The Virginia Parole Board language is convoluted, as it purports to exclude the agency entirely, but lists records of the agency that include statistical summaries and guidance documents that must be available to the public.
There is no basis for these agencies to be excluded wholesale, as the apparent objectives of the statute could be accomplished by making them generally subject to the Act and excluding particularized records that may be sensitive.
The Public Records Act applies to all state and local agencies. RCW 42.56.040, .070(1). There is no express statutory or case law concerning access to executives themselves, but the definition of “agency” appears broad enough to cover them. Relying on “separation of powers” concerns, the state supreme court has held that a qualified gubernatorial communications privilege is an exemption to the PRA. Freedom Found. v. Gregoire, 178 Wn.2d 686, 310 P.3d 1252 (2013). In practice, the governor can waive this executive privilege
Since every individual state officer constitutes a "public body" under the Freedom of Information Act (cf.

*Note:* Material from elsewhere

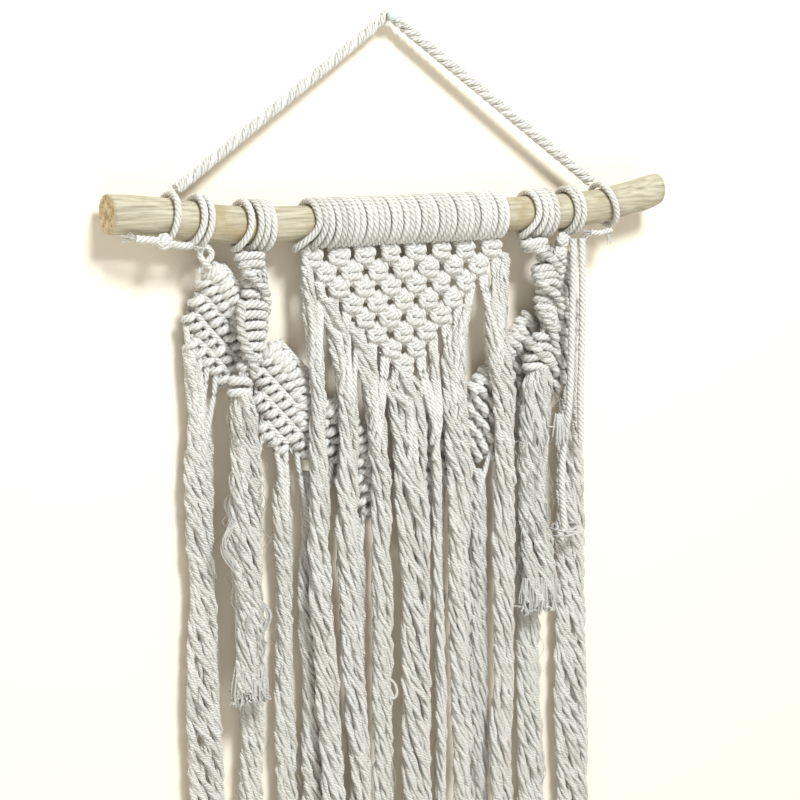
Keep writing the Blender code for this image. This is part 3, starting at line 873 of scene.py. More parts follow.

Daily Gazette v. Withrow, 177 W. Va. 110, 350 S.E.2d 738 (1986)), the records of the executives themselves (governor, mayor, other chief executive) are subject to the act so long as they "contain information relating to the public's business." The FOIA makes no other distinctions based upon the functions of a public agency.
Where a document involves "personal" conduct in addition to "official" conduct of the public body, it is possible that the "invasion of privacy" exemption set forth in W. Va. Code § 29B-1-4(2) may apply. If that exemption applies, a reviewing court would use a balancing test to determine whether, and in what circumstances, such information may be disclosed. See, Daily Gazette v. Withrow, 177 W. Va. 110, 166; 350 S.E.2d 738, 744 (1986), Child Protection Group v. Cline, 177 W. Va. 29, 350 S.E.2d 541 (W. Va.1986); Hechler v. Casey, 175 W. Va. 434, 333 S.E.2d 799, 809-12 (1985).